Saying ‘no’ is easier when the following conditions for success are in place:

  • Get crystal clear on our job purpose, i.e. in one phrase, ‘my job exists to…..’ It’s not the title of our job, but what your job is there to do.   Often the word ‘enable others to’ is there in our job purpose.  So if I was to follow you around with a video camera how much of ‘enabling’ would I see?  With job cuts, we may end up with more doing-the-doing from someone else’s old job, than actually leading.
  • Understand our personal purpose.  This doesn’t have to be a deep thing.  It can be just purely appreciating where we can add value and doing more of our ‘sweet spot’ activities.  Have we got scope to engineer situations, so we can do more of those ‘sweet spot’ activities?  When we do, it makes us happier, builds our personal brand and consequent marketability.
  • Know and spend the bulk of our time on our high leverage activities (rather than lots of tasks).  Again, if I was to follow you around with a video camera, how much high leverage activity would I see?
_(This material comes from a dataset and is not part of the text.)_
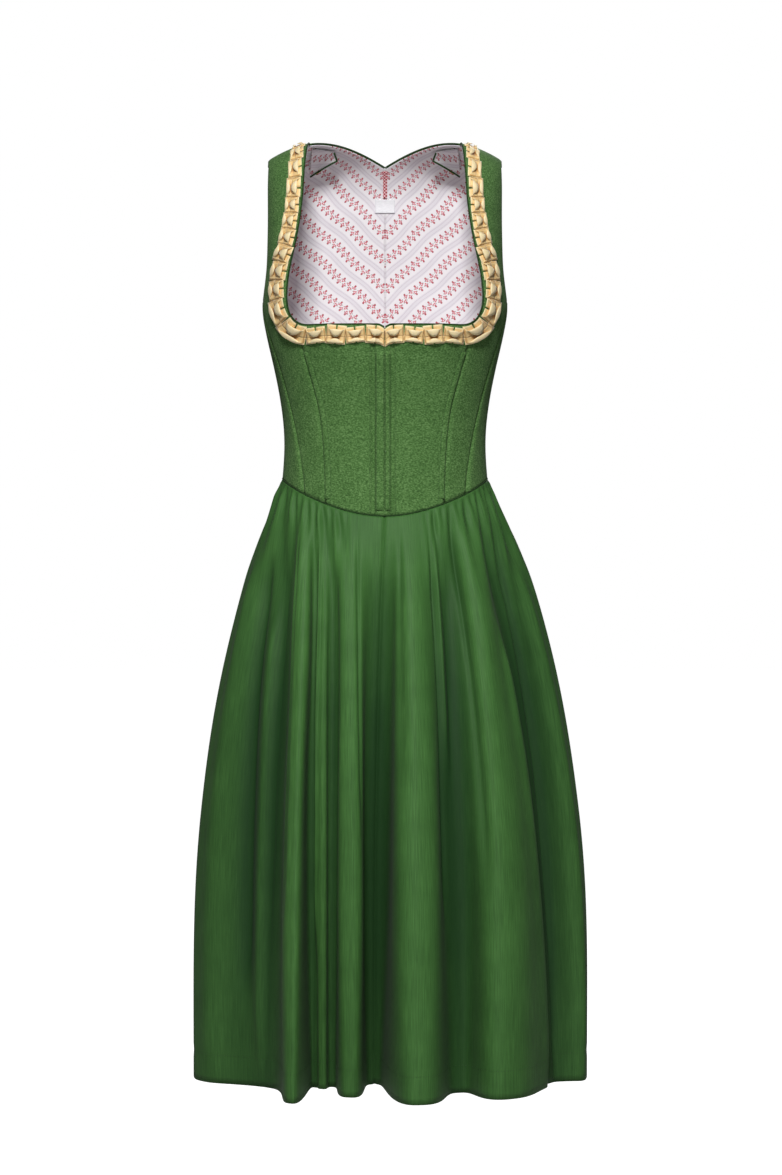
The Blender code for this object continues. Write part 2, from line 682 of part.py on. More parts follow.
def skirt(name, first_fold, last_fold):
    def place(across, up, lift):
        s = mix(first_fold, last_fold, across)
        down = 1 - up
        if across < 0.001 or across > 0.999:
            ahead = 0.01 if across < 0.5 else -0.01
            pace = (skirt_form(s + ahead, down) - skirt_form(s, down)).length
            s += ahead * GAP / 2 / pace
        return lifted(skirt_form, s, down, -lift, 0.01, 0.002)
    columns = (last_fold - first_fold) * FOLD_STEPS
    cloth(name, "skirt sateen", columns, SKIRT_ROWS, place, 0.0, SKIRT_WALL)


for old in list(bpy.data.objects):
    bpy.data.objects.remove(old)
collection = bpy.data.collections.new("dirndl_dress")
bpy.context.scene.collection.children.link(collection)

for piece_name, build_piece in (
        ("front_center", front_center), ("front_side", front_side), ("side", side), ("back", back),
        ("closure", closure), ("boning_channel", boning_channel), ("neck_piping", neck_piping),
        ("trim", trim), ("back_lining", back_lining), ("strap_end", strap_end), ("trim_end", trim_end)):
    both_sides(piece_name, build_piece)
neck_piping_back()
waist_piping()
centre_back_patch("back_tape", "red tape", TAPE_WIDTH, TAPE_TOP, TAPE_FOOT)
centre_back_patch("neck_label", "label satin", LABEL_WIDTH, LABEL_TOP, LABEL_FOOT)
skirt("skirt_front_right", 0, CENTRE_FRONT_FOLD)
skirt("skirt_front_left", CENTRE_FRONT_FOLD, LEFT_SIDE_FOLD)
skirt("skirt_back", LEFT_SIDE_FOLD, len(FOLDS))
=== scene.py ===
# %% [markdown]
# # A dirndl dress
# A dirndl is a fitted, boned bodice sewn to a full gathered skirt. This one is shown filled out, as if
# somebody wore it, with nobody inside. Each panel is real cloth: a thin sheet laid on one torso form, with
# its own seams. The sheets could be draped by simulation, but a boned bodice hardly moves, and the skirt's
# folds have known places. So both are laid by rule, and the fine gathers are added on top.

import math
from collections import namedtuple

import bpy
import numpy as np
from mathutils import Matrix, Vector


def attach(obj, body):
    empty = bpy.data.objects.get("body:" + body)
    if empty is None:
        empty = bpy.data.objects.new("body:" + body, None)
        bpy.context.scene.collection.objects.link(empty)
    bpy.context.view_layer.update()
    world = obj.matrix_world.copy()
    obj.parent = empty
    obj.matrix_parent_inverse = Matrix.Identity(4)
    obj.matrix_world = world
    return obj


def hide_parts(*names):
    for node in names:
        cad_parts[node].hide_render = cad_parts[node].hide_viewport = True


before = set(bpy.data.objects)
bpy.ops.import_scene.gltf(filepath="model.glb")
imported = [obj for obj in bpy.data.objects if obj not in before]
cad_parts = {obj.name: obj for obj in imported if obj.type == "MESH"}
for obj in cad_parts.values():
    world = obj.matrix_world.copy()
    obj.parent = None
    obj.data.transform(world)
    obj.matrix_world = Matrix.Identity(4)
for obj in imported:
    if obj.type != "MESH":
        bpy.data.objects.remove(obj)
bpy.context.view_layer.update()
MM = 0.001
print("the frame has", len(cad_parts), "nodes")


# %% [markdown]
# ## The torso form
# A place on the form is an angle, in degrees from the centre front (0) by the wearer's left (90) to the
# centre back (180), and a level: the height up to where the straps bend, which then counts on to 0 at the
# top of the shoulder. A table of rings gives its half width and depths, and a smooth curve runs through it.

# %% Sizes of the torso, in millimetres
WAIST_Z, WAIST_FRONT_DIP, WAIST_BACK_DIP = -400.0, 47.0, 10.0
HEM_Z = -1115.0
SHOULDER_Z, SHOULDER_TOP, SHOULDER_FALL, STRAP_REACH = -70.0, 6.0, 28.0, 138.0
Ring = namedtuple("Ring", "z half front back square")
RINGS = [
    Ring(-470.0, 134.0, 110.0, 108.0, 2.15),
    Ring(-430.0, 126.5, 103.5, 97.0, 2.15),
    Ring(-400.0, 122.0, 101.0, 92.0, 2.15),
    Ring(-360.0, 119.8, 99.5, 88.0, 2.2),
    Ring(-320.0, 122.3, 102.0, 88.0, 2.2),
    Ring(-270.0, 131.8, 112.0, 93.0, 2.25),
    Ring(-225.0, 142.2, 122.0, 98.0, 2.35),
    Ring(-200.0, 145.4, 123.0, 100.0, 2.4),
    Ring(-150.0, 143.0, 113.0, 102.0, 2.7),
    Ring(-110.0, 142.0, 102.0, 101.0, 3.0),
    Ring(-70.0, 142.0, 96.0, 97.0, 3.2),
    Ring(-30.0, 142.0, 95.0, 96.0, 3.2),
]
BUST_DEG, BUST_SPREAD_DEG, BUST_Z, BUST_SPREAD_Z, BUST_FULLNESS = 34.0, 19.0, -212.0, 48.0, 7.0
print("the waist is", round(4 * 1.11 * RINGS[2].half / 10 * 1.27), "cm round, roughly")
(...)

Do we really feel we can have an impact on how we do our job?  Theoretically the more senior we are, the more freedom we have.  Take a note for a week, ideally three weeks if you can bear it, to note down the key activities and whether they are really making a difference to you, to your customers and to your direct reports….
  • Make the distinction in our own head between ‘doing it all’ and feeling valued.
  • Set boundaries and expectations clearly with others.  In the group coaching session referred to earlier, participants gave several recent instances of where there were ‘opportunities’ given to them to take on another activity that was not core to their job.  Being able to state what our job is there to do and its priorities makes it easier to say no.
  • The tone needs to be measured and in control.  Be assured that you can say pretty much anything to another if you speak your truth using ‘I’ statements and if you leave the other person’s self-worth in tact.
  • Jointly find solutions.  This takes calm and headspace.  Entering into a conversation where we brainstorm possibilities for how the activity can be done is useful, since we show we’re keen to have it resolved.
  • Be proactive in managing changing priorities.  Have the discussion sooner rather than later with our manager and have solutions ready.  What out of x, y and z is a priority?  And keep them informed on progress.

There is no one thing that will get us responsibly saying ‘no’, but a clear head, underpinned by a sense of purpose and progress makes it far easier to do so in a jittery employment environment.